Il kenaf può essere considerata una coltura non alimentare altamente produttiva di crescente interesse in Europa in quanto:
- Coltura con molteplici destinazioni produttive che può fornire materiale grezzo per numerose applicazioni industriali ed energetiche. Il 30- 40% dello stelo (la corteccia) può essere utilizzato per le diverse applicazioni della fibra, mentre la restante parte, il midollo legnoso, tra le diverse utilizzazioni, può essere sottoposto a processi termochimici (combustione, pirolisi e gasificazione) per la produzione di energia.
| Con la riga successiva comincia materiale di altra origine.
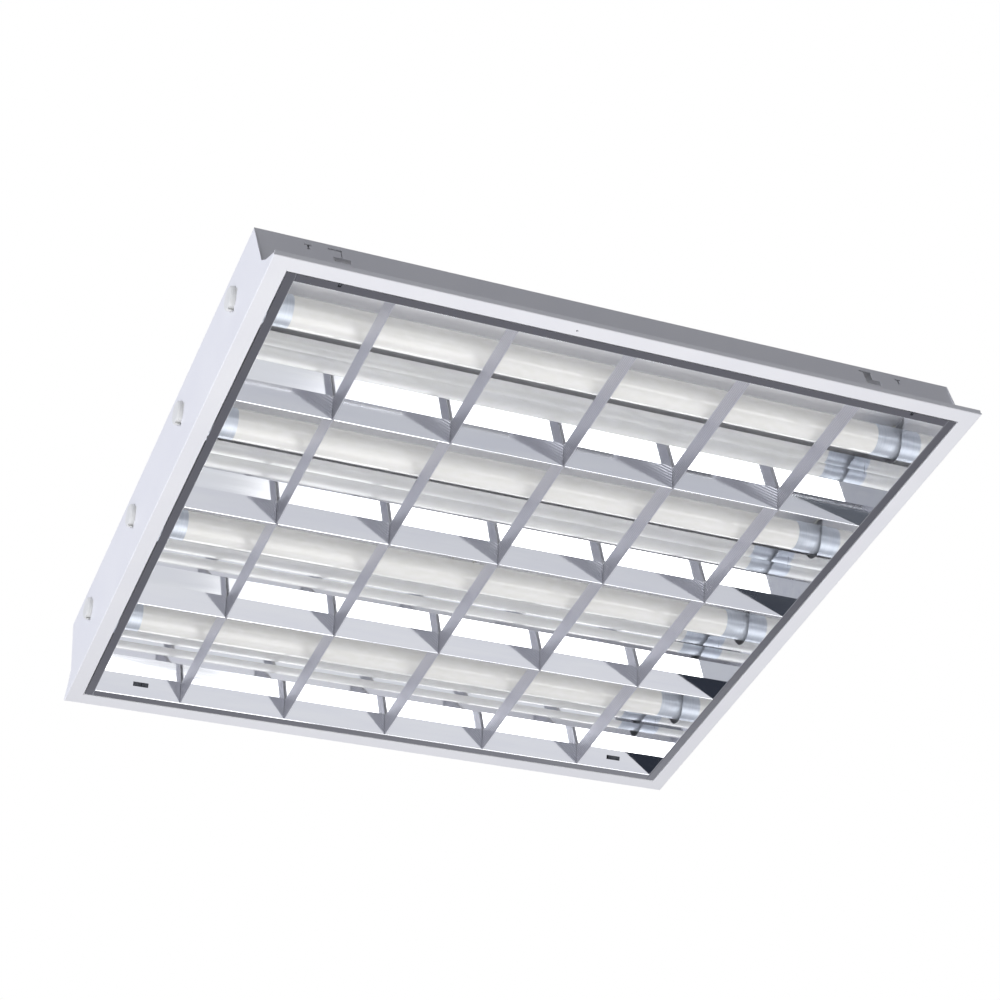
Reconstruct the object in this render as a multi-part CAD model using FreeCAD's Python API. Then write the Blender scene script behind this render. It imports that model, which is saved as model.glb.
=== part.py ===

- Alti livelli produttivi potenziali e bassi input agronomici. Produzioni sopra le 26 t ha-1 di secco sono state riportate in diversi lavori sperimentali. In condizioni semi-aride come quelle prevalenti nelle regioni mediterranee, il kenaf raggiunge livelli produttivi significativi con 250-400 mm di pioggia, quantità di molto inferiori a quelle richieste da colture tradizionali. Inoltre, considerando il basso fabbisogno di N richiesto (50-100 kg N ha-1), questa coltura è considerata una valida possibilità nelle aree degradate e poco fertili.
- Offre la possibilità di un uso alternativo del suolo e può essere inserita nelle rotazioni colturali, inserimento molto importante in aree tradizionalmente coltivate a monocoltura (cereali).
Essendo una coltura erbacea annuale, è molto simile nella gestione alle colture convenzionali. Inoltre, essendo annuale, non richiede lunghi investimenti di uso del suolo.